I have fallen behind in reporting on Westphalia in the news. Here is a down payment toward catching up, starting with two articles relating to Ukraine. The Global System Has Failed. Ukraine Is Showing the World How to Build A Better One, published in Time, is written by a Ukrainian political figure. He considers the existing world order, established at Westphalia, to be broken because of the failed response to Russian aggression. Unfortunately, his argument seems a bit muddled and I’m not sure it’s consistent with itself. He begins with the fascinating comment that “Clockwork toys, robots’ mechanical ancestors, became fashionable with the European royal courts during the Thirty Years’ War in the 17th century.” This is true, and I have wondered myself what effect it had on political thinking, and diplomacy in particular. But the author is only able to connect mechanical toys vaguely to a new “world order” based on principles commonly associated with Westphalia, such as state sovereignty. “All the subsequent systems,” he continues, reference Vienna (1815) and Versailles (1919), “were in fact more or less successful attempts to amend this order to ensure the balance of interests of leading states (known as the Great Powers).” But balancing interests is not the same as enforcing rules like sovereignty. In order to maintain the balance, sometimes sovereignty must be compromised, and frequently was in the 18th and 19th centuries.

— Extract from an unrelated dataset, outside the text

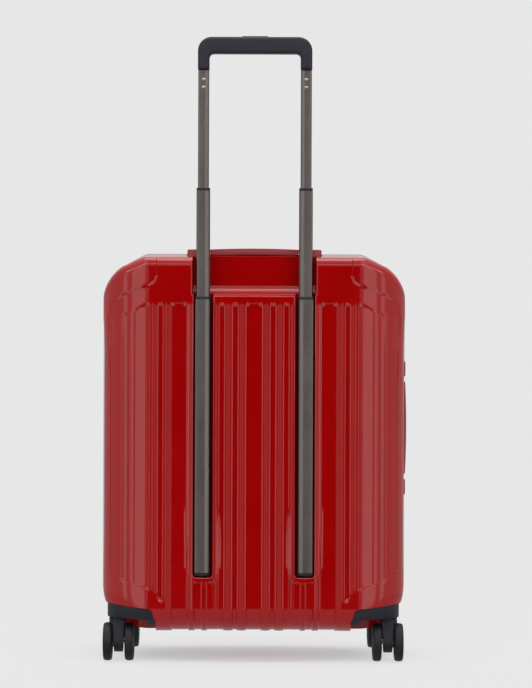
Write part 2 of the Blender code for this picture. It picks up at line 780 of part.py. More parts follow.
def make_grip():
    """The bar with its two legs, each ending in a spigot, and the button let into its top."""
    leg_end, underside, top = GRIP_Z
    inner, outer = GRIP_X
    half = [
        (outer, top, GRIP_SHOULDER),
        (outer, leg_end, GRIP_LEG_CORNER),
        (inner, leg_end, GRIP_LEG_CORNER),
        (inner, underside, GRIP_BEND),
    ]
    outline = rounded(mirrored(half), 4)
    bm = prism(outline, "Y", TUBE_Y - GRIP_DEPTH / 2, TUBE_Y + GRIP_DEPTH / 2)
    bmesh.ops.recalc_face_normals(bm, faces=bm.faces)
    ends = {edge for face in bm.faces if abs(face.normal.y) > 0.9 for edge in face.edges}
    bmesh.ops.bevel(
        bm, geom=list(ends), offset=GRIP_BEVEL, segments=2, profile=0.5, affect="EDGES"
    )
    grip = make_object("grip", bm, "dark_plastic", (0, TUBE_Y, top))
    half_x, half_y = (size / 2 for size in BUTTON_SIZE)
    low = (-half_x - RUNNING_GAP, TUBE_Y - half_y - RUNNING_GAP, BUTTON_POCKET_FLOOR)
    high = (half_x + RUNNING_GAP, TUBE_Y + half_y + RUNNING_GAP, top + BEYOND)
    combine(grip, box(low, high), "DIFFERENCE")
    for side in (-1, 1):
        section = tube_section(UPPER_TUBE, side, -TUBE_WALL - GAP)
        combine(grip, prism(section, "Z", *SPIGOT_Z), "UNION")
    bend = GRIP_BEND
    split_at(grip, (("X", bend - inner), ("X", inner - bend), ("Z", underside - bend)))
    low = (-half_x, TUBE_Y - half_y, BUTTON_Z[0])
    high = (half_x, TUBE_Y + half_y, BUTTON_Z[1])
    button = box(low, high, BUTTON_BEVEL)
    make_object("grip_button", button, "dark_plastic", (0, TUBE_Y, BUTTON_Z[1]))


# Casters


def make_bracket(name, side, hand):
    """The plate that closes the well's top, with a foot on its inner end."""
    corners = [(BRACKET_OUTER_X, BRACKET_TOP), (BRACKET_OUTER_X, BRACKET_UNDERSIDE)]
    corners += [*reversed(BRACKET_LOWER), *reversed(BRACKET_UPPER)]
    outline = [(hand * x, z) for x, z in corners]
    near_y, far_y = BRACKET_Y
    origin = (hand * CASTER_X, side * CASTER_Y, BRACKET_UNDERSIDE)
    blank = prism(outline, "Y", side * near_y, side * far_y)
    bracket = make_object(name, blank, "dark_plastic", smooth=False)
    plan = [
        (BRACKET_OUTER_X + GAP, far_y + GAP, BRACKET_CORNER_RADIUS),
        (BRACKET_OUTER_X + GAP, near_y - GAP, 0),
        (BRACKET_UPPER[-1][0] - GAP, near_y - GAP, 0),
        (BRACKET_UPPER[-1][0] - GAP, far_y + GAP, 0),
    ]
    plan_outline = [(hand * p.x, side * p.y) for p in rounded(plan, 6)]
    combine(bracket, prism(plan_outline, "Z", 0, BRACKET_TOP + BEYOND), "INTERSECT")
    swivel = (hand * CASTER_X, side * CASTER_Y, 0)
    bore = rod(KINGPIN_RADIUS + RUNNING_GAP, 0, KINGPIN_TOP + GAP, PIN_SIDES, swivel, "Z")
    combine(bracket, bore, "DIFFERENCE")
    bracket.data.transform(Matrix.Translation(-Vector(origin)))
    bracket.location = origin


def fork_leg(side, hand):
    """The leg between the wheels: from the crown back to a round end about the axle."""
    axle = Vector((CASTER_Y + TRAIL, WHEEL_RADIUS))
    outline = [(CASTER_Y - CROWN_RADIUS, CROWN_Z[1]), (CASTER_Y - CROWN_RADIUS, CROWN_Z[0])]
    start, end = FORK_END_ARC
    for step in range(FORK_END_STEPS + 1):
        angle = radians(start + (end - start) * step / FORK_END_STEPS)
        outline.append(tuple(axle + Vector((cos(angle), sin(angle))) * FORK_END_RADIUS))
    outline.append((CASTER_Y + CROWN_RADIUS, CROWN_Z[0]))
    outline.append((CASTER_Y + CROWN_RADIUS, CROWN_Z[1]))
    tip, crown = FORK_HALF_WIDTH
    tip_z = WHEEL_RADIUS - FORK_END_RADIUS
    bm = bmesh.new()
    loops = []
    for way in (-1, 1):
        loop = []
        for y, z in outline:
            half = tip + (crown - tip) * (z - tip_z) / (CROWN_Z[1] - tip_z)
            loop.append(bm.verts.new((hand * CASTER_X + way * half, side * y, z)))
        loops.append(loop)
    join_loops(bm, *loops)
    bm.faces.new(loops[0])
    bm.faces.new(loops[1])
    return bm


def make_caster(word, side, hand):
    swivel = (hand * CASTER_X, side * CASTER_Y, 0)
    hub = (hand * CASTER_X, side * (CASTER_Y + TRAIL), WHEEL_RADIUS)
    make_bracket(f"{word}_caster_bracket", side, hand)
    fork = make_object(f"{word}_caster_fork", fork_leg(side, hand), "dark_plastic", smooth=False)
    combine(fork, rod(CROWN_RADIUS, *CROWN_Z, CROWN_SIDES, swivel, "Z"), "UNION")
    combine(fork, rod(KINGPIN_RADIUS, CROWN_Z[0], KINGPIN_TOP, PIN_SIDES, swivel, "Z"), "UNION")
    bore = rod(AXLE_RADIUS + GAP, -BEYOND, BEYOND, AXLE_SIDES, hub, "X")
    combine(fork, bore, "DIFFERENCE")
    fork.data.transform(Matrix.Translation(-Vector(swivel)))
    fork.location = swivel
    axle = rod(AXLE_RADIUS, -AXLE_HALF_LENGTH, AXLE_HALF_LENGTH, AXLE_SIDES, hub, "X")
    make_object(f"{word}_caster_axle", axle, "zinc", hub)
    inner_x, outer_x = WHEEL_X
    bore_radius = AXLE_RADIUS + RUNNING_GAP
    shoulder_radius = WHEEL_RADIUS - WHEEL_SHOULDER
    profile = (
        (inner_x, bore_radius),
        (inner_x, shoulder_radius),
        (inner_x + WHEEL_SHOULDER, WHEEL_RADIUS),
        (outer_x - WHEEL_SHOULDER, WHEEL_RADIUS),
        (outer_x, shoulder_radius),
        (outer_x, bore_radius),
    )
    for place_name, way in (("inner", -hand), ("outer", hand)):
        wheel = turned([(way * along, radius) for along, radius in profile], WHEEL_SIDES, hub, "X")
        make_object(f"{word}_{place_name}_wheel", wheel, "wheel_rubber", hub)


def make_casters():
    for end, side in (("rear", -1), ("front", 1)):
        for word, hand in (("left", -1), ("right", 1)):
            make_caster(f"{end}_{word}", side, hand)


# Carry handles: drawn lying along X and rising in Z, then turned onto their wall


def handle_grip(handle):
    """An arched strap whose ends drop into tongues held captive in the mounts."""
    rise = handle["rise"]
    inner = handle["half_length"] - HANDLE_MOUNT_LENGTH
    tongue = handle["half_length"] - TONGUE_END
    edge = rise - HANDLE_MOUNT_TOP
    tongue_top = edge - HANDLE_TONGUE_DROP
    tongue_low = tongue_top - TONGUE_THICKNESS * TONGUE_END_SHARE
    quarter = (inner / 2, rise - HANDLE_MOUNT_TOP / 4)
    bend_x, drop_x, neck_x, full_x = (inner - distance for distance in HANDLE_STEPS)
    right = [
        (0, rise),
        quarter,
        (bend_x, edge),
        (drop_x, tongue_top),
        (tongue, tongue_top),
        (tongue, tongue_low),
        (drop_x - TONGUE_THICKNESS, tongue_low),
        (neck_x, edge - TONGUE_THICKNESS),
        (full_x, edge - HANDLE_THICKNESS),
        (quarter[0], quarter[1] - HANDLE_THICKNESS),
        (0, rise - HANDLE_THICKNESS),
    ]
    left = [(-x, z) for x, z in reversed(right) if x > 0]
    half = handle["width"] / 2
    return prism(right + left, "Y", -half, half)


def handle_mount(handle, way):
    """A block on the pocket's floor, hollow towards the middle for the grip's tongue."""
    top = handle["rise"] - HANDLE_MOUNT_TOP
    floor = -POCKET_DEPTH + GAP
    outer = handle["half_length"]
    inner = outer - HANDLE_MOUNT_LENGTH
    half = handle["width"] / 2 + HANDLE_MOUNT_SIDE
    low_x, high_x = sorted((way * inner, way * outer))
    blank = box((low_x, -half, floor), (high_x, half, top), HANDLE_MOUNT_BEVEL, 1)
    block = make_object("mount", blank, "handle_red")
    low_x, high_x = sorted((way * (inner - BEYOND), way * (outer - CAVITY_END)))
    half = handle["width"] / 2 + RUNNING_GAP
    low_z = top - HANDLE_TONGUE_DROP - TONGUE_THICKNESS - CAVITY_FLOOR_GAP
    cavity = box((low_x, -half, low_z), (high_x, half, top - HANDLE_MOUNT_ROOF))
    combine(block, cavity, "DIFFERENCE")
    bm = bmesh.new()
    bm.from_mesh(block.data)
    bpy.data.objects.remove(block)
    return bm


def make_handle(name, handle, turn):
    """Place a handle's grip and two mounts on a wall; the mounts are named by their end."""
    centre = handle["centre"]
    pieces = {f"{name}_grip": handle_grip(handle)}
    for word, way in (("first", -1), ("second", 1)):
        pieces[f"{name}_{word}_mount"] = handle_mount(handle, way)
    for piece_name, bm in pieces.items():
        bm.transform(Matrix.Translation(centre) @ turn)
        make_object(piece_name, bm, "handle_red", centre)


def make_handles():
    make_handle("top_handle", TOP_HANDLE, Matrix.Identity(4))
    upright = Matrix(((0, 0, 1, 0), (0, 1, 0, 0), (-1, 0, 0, 0), (0, 0, 0, 1)))
    make_handle("side_handle", SIDE_HANDLE, upright)


# Lock


def lock_box(half, x_range, z_range, bevel=0.0):
    low = (x_range[0], LOCK_Y - half, z_range[0])
    high = (x_range[1], LOCK_Y + half, z_range[1])
    return box(low, high, bevel, 1)


def make_lock():
    """The lock's housing with its dials, spindle, button and key cylinder."""
    centre = (LOCK_FACE_X, LOCK_Y, sum(LOCK_Z) / 2)
    housing = lock_box(LOCK_HALF_WIDTH, (LOCK_BACK_X, LOCK_FACE_X), LOCK_Z)
    body = make_object("lock_body", housing, "dark_plastic", smooth=False)
    axis = (DIAL_AXIS_X, LOCK_Y, 0)
    bank_low = DIAL_FIRST_Z - DIAL_PITCH / 2
    bank_high = bank_low + DIAL_COUNT * DIAL_PITCH
    combine(body, rod(DIAL_CAVITY_RADIUS, bank_low, bank_high, 24, axis, "Z"), "DIFFERENCE")
    low_z, high_z = SPINDLE_Z
    seat = rod(SPINDLE_RADIUS + GAP, low_z - GAP, high_z + GAP, SPINDLE_SIDES, axis, "Z")
    combine(body, seat, "DIFFERENCE")
    button_x = (LOCK_BUTTON_X[0] - LOCK_BUTTON_TRAVEL, HALF_WIDTH + BEYOND)
    button_z = (LOCK_BUTTON_Z[0] - RUNNING_GAP, LOCK_BUTTON_Z[1] + RUNNING_GAP)
    pocket = lock_box(LOCK_BUTTON_HALF_WIDTH + RUNNING_GAP, button_x, button_z)
    combine(body, pocket, "DIFFERENCE")
    key_axis = (0, LOCK_Y, KEY_Z)
    key_back, key_face = KEY_X
    bore = rod(KEY_RADIUS + RUNNING_GAP, key_back - GAP, HALF_WIDTH + BEYOND, PIN_SIDES, key_axis, "X")
    combine(body, bore, "DIFFERENCE")
    body.data.transform(Matrix.Translation(-Vector(centre)))
    body.location = centre
    spindle = rod(SPINDLE_RADIUS, low_z, high_z, SPINDLE_SIDES, axis, "Z")
    make_object("lock_spindle", spindle, "zinc", (DIAL_AXIS_X, LOCK_Y, low_z))
    for index in range(DIAL_COUNT):
        make_dial(index)
    button = lock_box(LOCK_BUTTON_HALF_WIDTH, LOCK_BUTTON_X, LOCK_BUTTON_Z, LOCK_BUTTON_BEVEL)
    button_origin = (LOCK_BUTTON_X[1], LOCK_Y, sum(LOCK_BUTTON_Z) / 2)
    make_object("lock_button", button, "dark_plastic", button_origin)
    key = rod(KEY_RADIUS, key_back, key_face, PIN_SIDES, key_axis, "X")
    make_object("key_cylinder", key, "zinc", (key_back, LOCK_Y, KEY_Z))


def make_dial(index):
    centre = (DIAL_AXIS_X, LOCK_Y, DIAL_FIRST_Z + index * DIAL_PITCH)
    half = DIAL_THICKNESS / 2
    bore = SPINDLE_RADIUS + RUNNING_GAP
    profile = ((-half, bore), (-half, DIAL_RADIUS), (half, DIAL_RADIUS), (half, bore))
    dial = turned(profile, DIAL_SIDES, centre, "Z")
    make_object(f"lock_dial_{index + 1}", dial, "dark_plastic", centre)


def main():
    clear_scene()
    make_shells()
    make_linings()
    make_zip()
    make_trolley()
    make_casters()
    make_handles()
    make_lock()


main()
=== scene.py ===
"""The looks of the hard shell suitcase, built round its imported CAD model.

Metres, +Z up. The rear shell with the trolley faces -Y, the front shell +Y, and the case opens
about its -X wall.
"""

from functools import partial
from math import asin, atan2, cos, pi, radians, sin, tan

import bmesh
import bpy
import numpy as np
from mathutils import Matrix, Vector


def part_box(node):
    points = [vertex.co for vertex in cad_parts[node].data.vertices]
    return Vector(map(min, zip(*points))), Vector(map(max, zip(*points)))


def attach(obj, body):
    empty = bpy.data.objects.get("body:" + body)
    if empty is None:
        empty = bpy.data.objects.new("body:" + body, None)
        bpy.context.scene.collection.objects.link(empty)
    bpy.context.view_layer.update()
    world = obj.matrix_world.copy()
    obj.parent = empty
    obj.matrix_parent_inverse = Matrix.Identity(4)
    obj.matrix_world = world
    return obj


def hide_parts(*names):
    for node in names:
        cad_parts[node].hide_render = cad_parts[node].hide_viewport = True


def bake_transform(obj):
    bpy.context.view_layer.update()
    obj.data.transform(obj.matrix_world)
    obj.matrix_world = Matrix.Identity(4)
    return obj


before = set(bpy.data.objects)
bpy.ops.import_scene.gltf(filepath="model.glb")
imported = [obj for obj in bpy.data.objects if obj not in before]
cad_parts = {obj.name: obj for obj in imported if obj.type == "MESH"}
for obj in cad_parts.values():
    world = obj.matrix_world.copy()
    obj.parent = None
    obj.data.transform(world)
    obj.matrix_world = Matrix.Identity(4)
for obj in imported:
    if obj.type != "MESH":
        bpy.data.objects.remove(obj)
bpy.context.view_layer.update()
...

The author asserts that “Moscow has consciously chosen the path of international relations archaization” by ignoring international law and violating agreements. To the contrary, Russia continues to pay lip service to the sanctity of international agreements. They repeatedly call attention to Ukraine’s alleged violation of an agreement from 2015 regarding the Donbas region, and they have framed the current war as the rescue of the Russian minority living there. It is true that this assertion is hollow and is believed by no one, but surely it is significant that Russia has not tried to justify its aggression by the fact that its own security is threatened by having a hostile alliance on its border. If they wanted to throw out the old order of agreements, this would have been the logical path rather than clinging to justifications that would theoretically appeal to other nations if they were true.

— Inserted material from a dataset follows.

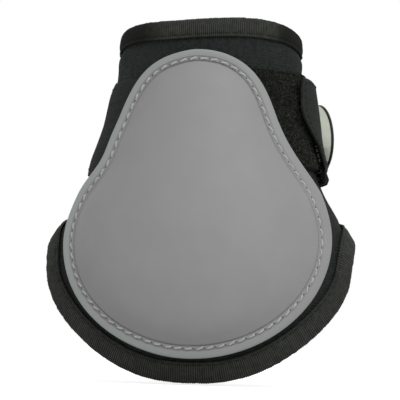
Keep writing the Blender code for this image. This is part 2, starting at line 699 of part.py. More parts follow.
def build_tab():
    """The tab at the strap's end, and the hook tape sewn to its underside."""
    rows = np.linspace(-STRAP_WIDTH / 2, STRAP_WIDTH / 2, TAB_ROWS)
    risen = (TAB_RISE, TAB_RISE)
    near = TAB_HINGE_AT - HINGE_CUT_DEG
    band("strap_tab", tab_tip(rows + TAB_RISE), near, rows, TAB_LIFT, TAB_THICK, "webbing", risen)
    inner_half = STRAP_WIDTH / 2 - HOOK_MARGIN
    rows = np.linspace(-inner_half, inner_half, TAB_ROWS)
    tip = tab_tip(rows + TAB_RISE) + HOOK_TIP_SET_BACK
    band("hook_patch", tip, HOOK_START_AT, rows, HOOK_LIFT, HOOK_THICK, "hook", risen)


def build_loop_patch():
    """The loop tape sewn to the right of the wrap, its near edge under the shell."""
    rows = np.linspace(LOOP_PATCH_TOP - LOOP_PATCH_WIDTH, LOOP_PATCH_TOP, PATCH_ROWS)
    near = shell_edge_angle(rows, STRAP_TUCK)
    band("loop_patch", near, LOOP_PATCH_END_AT, rows, LAYER_LIFT, LOOP_PATCH_THICK, "loop")


def badge_frame():
    """The badge's middle on the tab, and its directions along, up and out."""
    centre = skin(BADGE_AT, BADGE_HEIGHT, TAB_TOP + GAP)
    out = skin_normal(BADGE_AT, BADGE_HEIGHT)
    along = np.cross([0.0, 0.0, 1.0], out)
    along /= np.linalg.norm(along)
    return centre, along, np.cross(out, along), out


def badge_loop(grow, level, count):
    """An oval at a level above the badge's flat seat plane."""
    centre, along, up, out = badge_frame()
    t = np.linspace(0.0, 2 * math.pi, count, endpoint=False)[:, None]
    half_length, half_width = BADGE_HALF_LENGTH + grow, BADGE_HALF_WIDTH + grow
    return centre + along * half_length * np.cos(t) + up * half_width * np.sin(t) + out * level


def stacked(name, loops, colour):
    """A solid through a stack of loops, capped at both ends."""
    count = len(loops[0])
    points = np.vstack(loops)
    faces = []
    for r in range(len(loops) - 1):
        for k in range(count):
            after = (k + 1) % count
            here, above = r * count, (r + 1) * count
            faces.append((here + k, here + after, above + after, above + k))
    faces.append(tuple(reversed(range(count))))
    faces.append(tuple((len(loops) - 1) * count + k for k in range(count)))
    return add_solid(name, points, faces, colour)


def badge_foot(share):
    """An oval on the tab's outside, this share of the badge's size, that follows its curve."""
    _, _, up, _ = badge_frame()
    t = np.linspace(0.0, 2 * math.pi, BADGE_POINTS, endpoint=False)
    reach = float(skin_radius(BADGE_AT, BADGE_HEIGHT)) + TAB_TOP
    angle = BADGE_AT + np.degrees(share * BADGE_HALF_LENGTH * np.cos(t) / reach)
    height = BADGE_HEIGHT + share * BADGE_HALF_WIDTH * np.sin(t) * up[2]
    return skin(angle, height, TAB_TOP + GAP)


def build_badge():
    """A bare oval badge: a moulded base that follows the tab, and a thin face plate with a rim."""
    feet = [badge_foot(share) for share in BADGE_FOOT_SHARES]
    crown = badge_loop(0.0, BADGE_BASE_THICK, BADGE_POINTS)
    stacked("badge_base", [*feet, crown], "badge_base")
    low = BADGE_BASE_THICK + GAP
    high = low + BADGE_FACE_THICK
    loops = [
        badge_loop(BADGE_OVERHANG, low, BADGE_POINTS),
        badge_loop(BADGE_OVERHANG, high, BADGE_POINTS),
        badge_loop(BADGE_OVERHANG - BADGE_RIM_LIP, high + BADGE_RIM_LIP, BADGE_POINTS),
        badge_loop(BADGE_OVERHANG - BADGE_RIM, high + BADGE_RIM_LIP, BADGE_POINTS),
        badge_loop(BADGE_OVERHANG - BADGE_RIM - BADGE_RIM_LIP, high, BADGE_POINTS),
    ]
    stacked("badge_face", loops, "badge_face")


def hinge_line(angle, lift):
    """Two points of a joint's line: off the wrap's foot and off its rim, just outside a lift."""
    foot = float(lower_edge_between(abs(angle), WING_END_AT)[1][0])
    heights = np.array([foot, float(top_edge(angle))])
    return skin(np.full(2, angle), heights, np.full(2, lift + HINGE_CLEARANCE))


def add_hinge(name, angle, lift, parent, pieces):
    """An empty on a joint's line, its Z along the line, that carries the pieces that turn."""
    low, high = (Vector(point) for point in hinge_line(angle, lift))
    empty = bpy.data.objects.new(name, None)
    empty.empty_display_size = BAND_RADIUS / 2
    bpy.context.scene.collection.objects.link(empty)
    turned = (high - low).to_track_quat("Z", "Y").to_matrix().to_4x4()
    place = Matrix.Translation((low + high) / 2) @ turned
    if parent is not None:
        empty.parent = parent
        empty.matrix_parent_inverse = parent.matrix_world.inverted()
    empty.matrix_world = place
    bpy.context.view_layer.update()
    for piece in pieces:
        obj = bpy.data.objects[piece]
        obj.parent = empty
        obj.matrix_parent_inverse = empty.matrix_world.inverted()
    return empty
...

The author then argues that NATO has double standards when it comes to accepting Ukraine and Georgia into its alliance — a process that dragged on for years and was never consummated — versus its rapid acceptance of Sweden and Finland. But this ignores the “balance” issue that he brought up previously. No one operating under the Concert of Europe after 1815 would have thought it an acceptable plan to create an alliance with other stands surrounding one of the major powers. It is true, again, that this undermines sovereignty, but sovereignty was not really part of Westphalia’s legacy.
The authoer confidently presents the fact that Europe, and the world, have not sufficiently punished Russia (by Ukrainian standards, at least) as evidence that international law has failed. He seems not to notice the crucial fact that Russia has a large nuclear arsenal, and any moves against it bring the risk of a war that would devastate Ukraine and many other countries as well. Even the military supplies that Ukraine has received from the West come at some risk. The idea of implementing something so aggressive as a no-fly zone over Ukraine seems to be dicing with nuclear holocaust in a war that Ukraine is already winning.
My heart is with Ukraine, as it is with any independent people who regard themselves as a people and who are unjustly denied independence. However, international relations are not only a matter of justice, but also of war and destruction, and one must balance the two carefully. Justice accompanied by peace is a blessing, but justice followed by war becomes an even greater injustice to many people who are killed, wounded, and impoverished by the conflict. We can’t pretend that letting Ukraine into NATO would not be a provocative move in Russian eyes. Accepting other Eastern European countries into the alliance was also provocative, but not on the scale of Ukraine, Russia’s neighbour and long time member province. There is no world order if we proceed to act as though our choices have no repercussions among other powerful states.